I have learned a new reason for a spaceship not to land on a planet. Nuclear energy can lift and lower large masses but:
"To build up her fantastic velocities, [the Thunderbolt] must spurt out ions at nearly the speed of light: which required immensely long accelerating tubes, open to the vacuum of space. They would arc over and burn out if air surrounded the charged rings." (p. 226)
Couldn't the rings be covered for a descent with retro-rockets?
Lifeboats are useless at hyperbolic speeds, i.e., greater than Solar escape velocity, because smaller craft would run out of reaction mass before decelerating sufficiently.

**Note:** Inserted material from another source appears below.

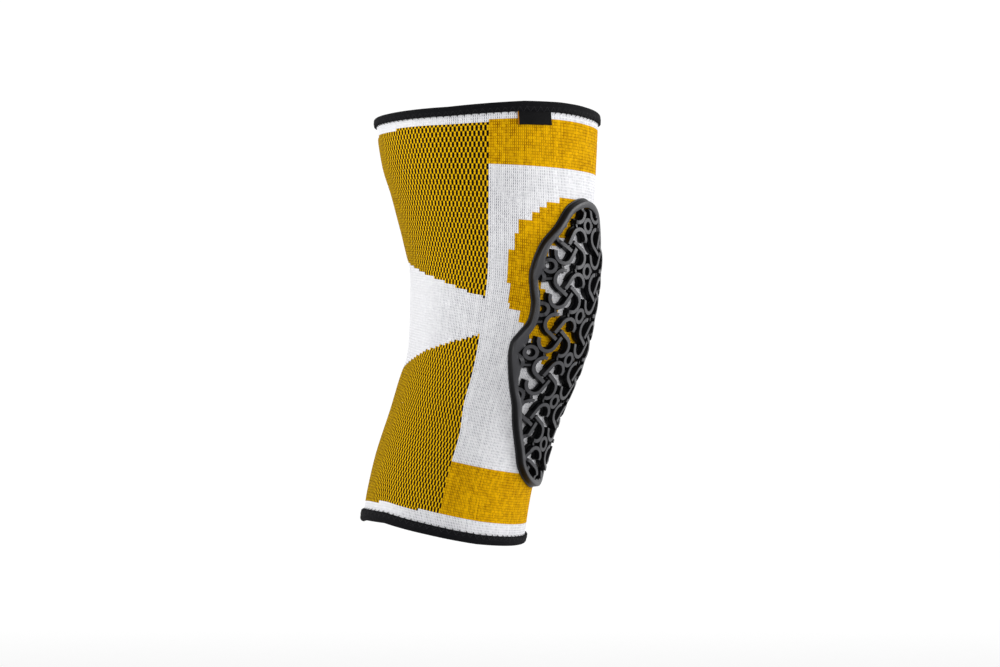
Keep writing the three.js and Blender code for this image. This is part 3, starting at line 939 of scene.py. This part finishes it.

There were only four men in the Western Reformist hijack gang and Banner has killed them one by one but now there is the problem of decelerating the sabotaged Thunderbolt. The human problem has generated a physical problem but Andersonian heroes are problem-solvers.
3 comments:
I would think that the bigger problem is that ion drives produce low acceleration for a long time, which is excellent for going anywhere to anywhere in a solar system *except* for getting from a planetary surface (or within an atmosphere) to orbit. For this later situation the ion drive & power supply is just dead weight you are best off leaving in orbit.
The fact that the ion drive works poorly (at best) in an atmosphere just adds to how it becomes dead weight in that situation.
Jim, I expected an answer from someone with more knowledge than me.
Kaor, Jim!
It's good to have someone as knowledgeable in the sciences as you commenting here.